# British citizen moving to uk for first time



## icuraqt70 (Jul 4, 2012)

Hi guys, 

I hold a british passport as my mother was born in the Uk, and it states I am a British citizen. I also hold an Australian passport as I was born in Australia and have lived there my whole life. I'll be moving to the Uk shortly with my Australian citizenship only partner who will be on a working visa and I am hoping someone can tell me what I'll be entitled to that he won't? 

As in, what are the major benefits of being a full Uk citizen. 

Thanks


----------



## Joppa (Sep 7, 2009)

icuraqt70 said:


> Hi guys,
> 
> I hold a british passport as my mother was born in the Uk, and it states I am a British citizen. I also hold an Australian passport as I was born in Australia and have lived there my whole life. I'll be moving to the Uk shortly with my Australian citizenship only partner who will be on a working visa and I am hoping someone cam tell me what I'll be entitled to that he won't?

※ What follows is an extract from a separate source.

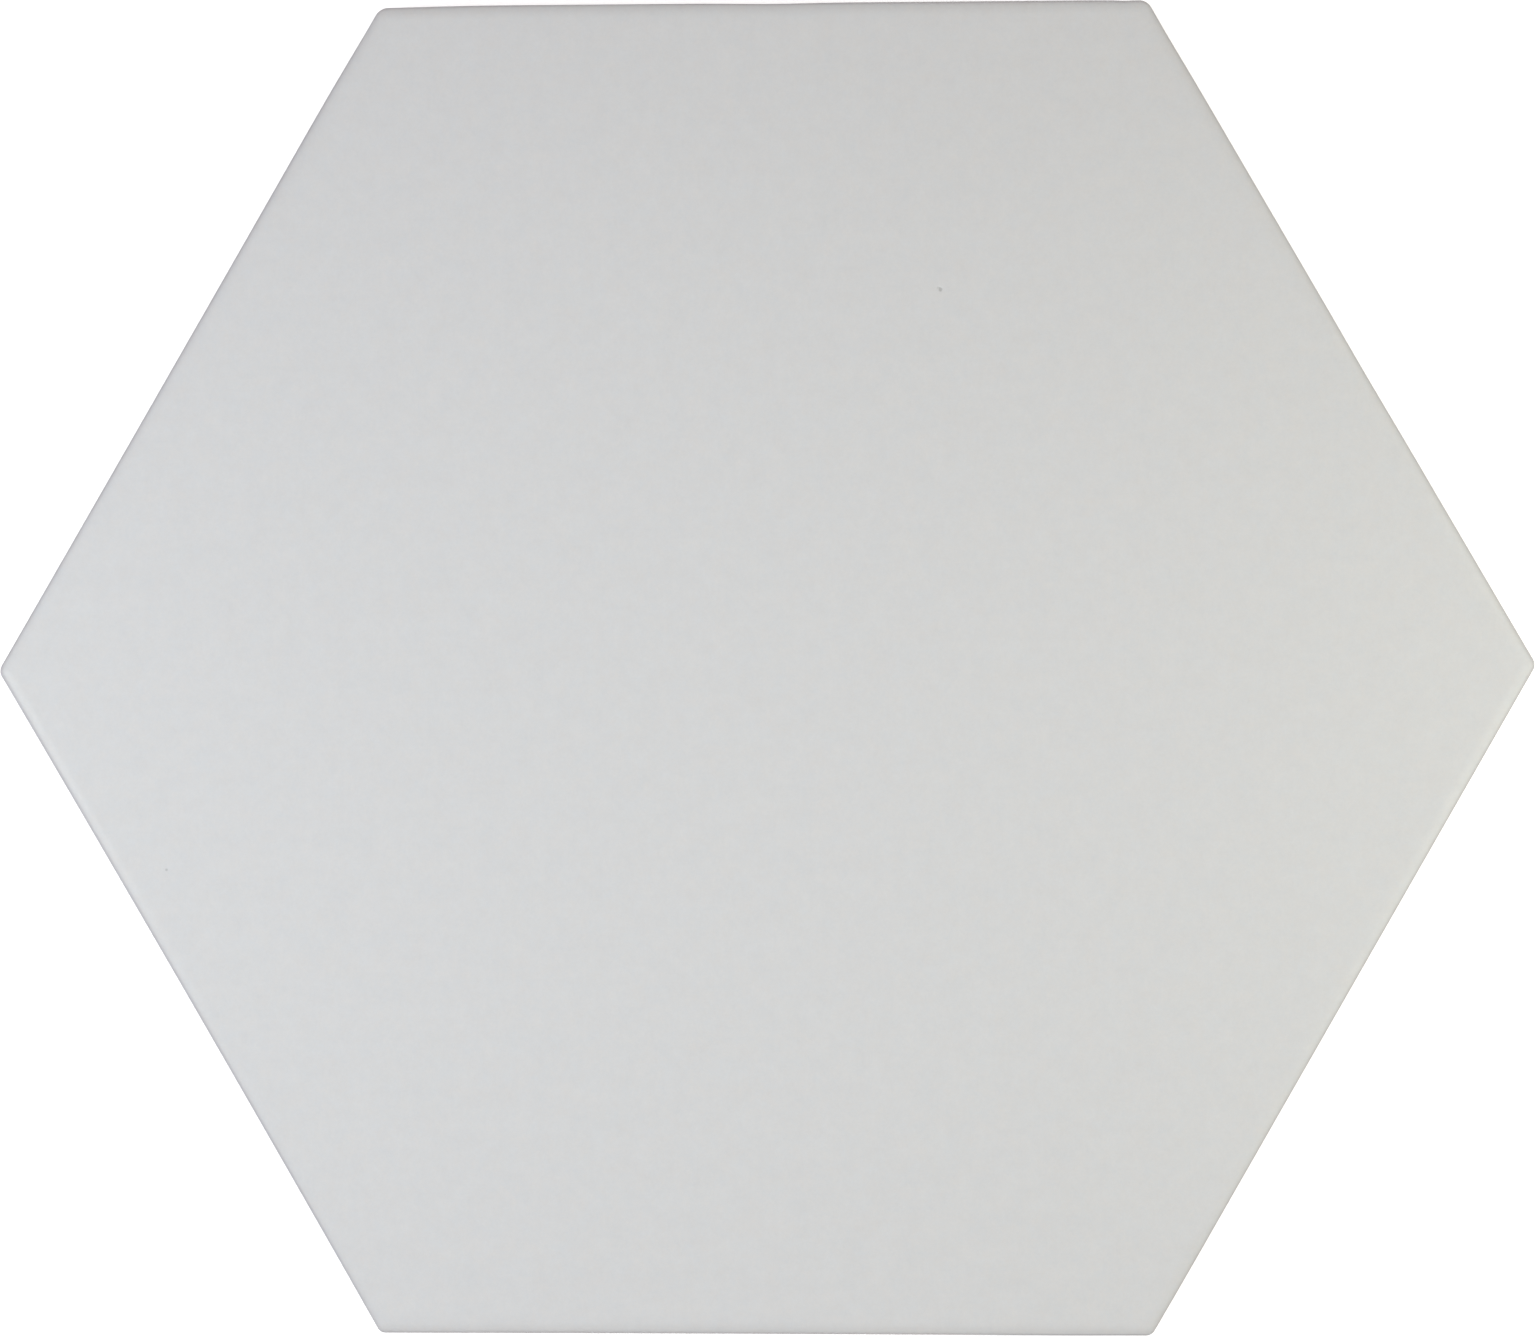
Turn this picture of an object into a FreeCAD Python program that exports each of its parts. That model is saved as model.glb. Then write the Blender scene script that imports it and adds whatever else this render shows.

You have right of abode in UK, whereas your partner is restricted by the terms of his visa. You can access public funds (after satisfying you are ordinarily resident). You can take up any job (some jobs are restricted to British citizens) and you can live, work or travel just about anywhere in Europe without restriction, whereas he needs a visa to live and work, and his stay is otherwise restricted to 3 months. You can use European Health Insurance Card for free or subsidised medical treatment in many European countries. You can both vote in elections. After 2 years, he has to return home - no extension possible, except that he will be able to switch to a marriage visa if he marries you, provided you (or both combined) earn £18600. And you cannot be deported whereas he can.


----------



## icuraqt70 (Jul 4, 2012)

Sorry for the delay, but thanks very much for this!


----------